Should we be trying to “democratize” organic? Discuss

A plea to make organic standards tighter, a pledge to “democratize” organic and an attempt to understand why the Danes are so good at organic. These were some of the tasty ingredients in a lively panel discussion staged at this week’s OTB #GrowOrganic17 event, chaired by The Observer’s Lucy Siegle.

Thomas Pietrangeli said that his company, dairy cooperative Alra Foods, had a “vision of democratizing organic”. He said organic was still seen as elitist, and that “that is one of the barriers.”

Picking up on an early discussion about the runaway success of the Danish organic sector, Dan Lewis, from HPI Research, said he was impressed with “how Danish retailers have confronted the issue of price head on”.
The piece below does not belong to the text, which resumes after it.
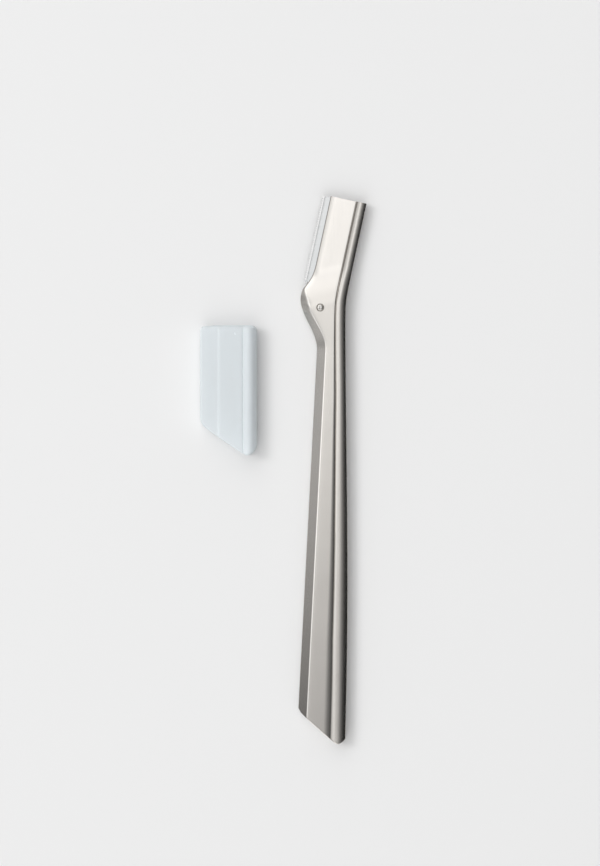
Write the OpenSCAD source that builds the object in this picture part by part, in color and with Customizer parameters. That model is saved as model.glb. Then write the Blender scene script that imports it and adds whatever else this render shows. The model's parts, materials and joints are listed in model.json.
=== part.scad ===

Rhys Herbert, a senior economist at Lloyds Bank, commented that “comparisons between the UK and Denmark are interesting”. But he said that a “more uneven distribution of income in the UK” posed a question about how similar the two countries are in their consumer demographic. “Does this mean we need to address social inequality before we can sell organic?,” asked Siegle. The answer, to the relief of many, was “no”.

Cheryl Thallon, representing the organic supplements and health products sector, said that 40% of Viridian’s range was now certified organic. And she was keen to stress the “certified” bit – along with the issue of standards generally. “People say that you have to jump through hoops to get Soil Association certification. But from my point of view the tighter, the more rigorous standards are, the better.”

Thallon also discussed her recent experience as a health food retailer (she and her husband Shan Higgs opened Sheaf Street Health Store in Daventry last year). She said that the advice of fellow panelist, Alan Martin, to build a full scale demo kitchen in the new store had proven “the best way of all communicate the benefits of organic”.

Martin who has two Food For Thought stores (Kingston and Guildford) said he had recently begun selling organic fruit and veg. The advice from his supplier was “don’t try and make margin out of this – start with 2-3%, otherwise you won’t be able to grow it”. Martin added: “That’s what we’re doing and we’re seeing some really interesting results”.

Martin also shared some insights on the vegan and plant-based food trends. “The media talks a lot about veganism at the moment. We think more in terms of a plant-based diet. They are two different things. Vegan is more political. The people who follow a plant-based diet are more likely to be interested in organic.”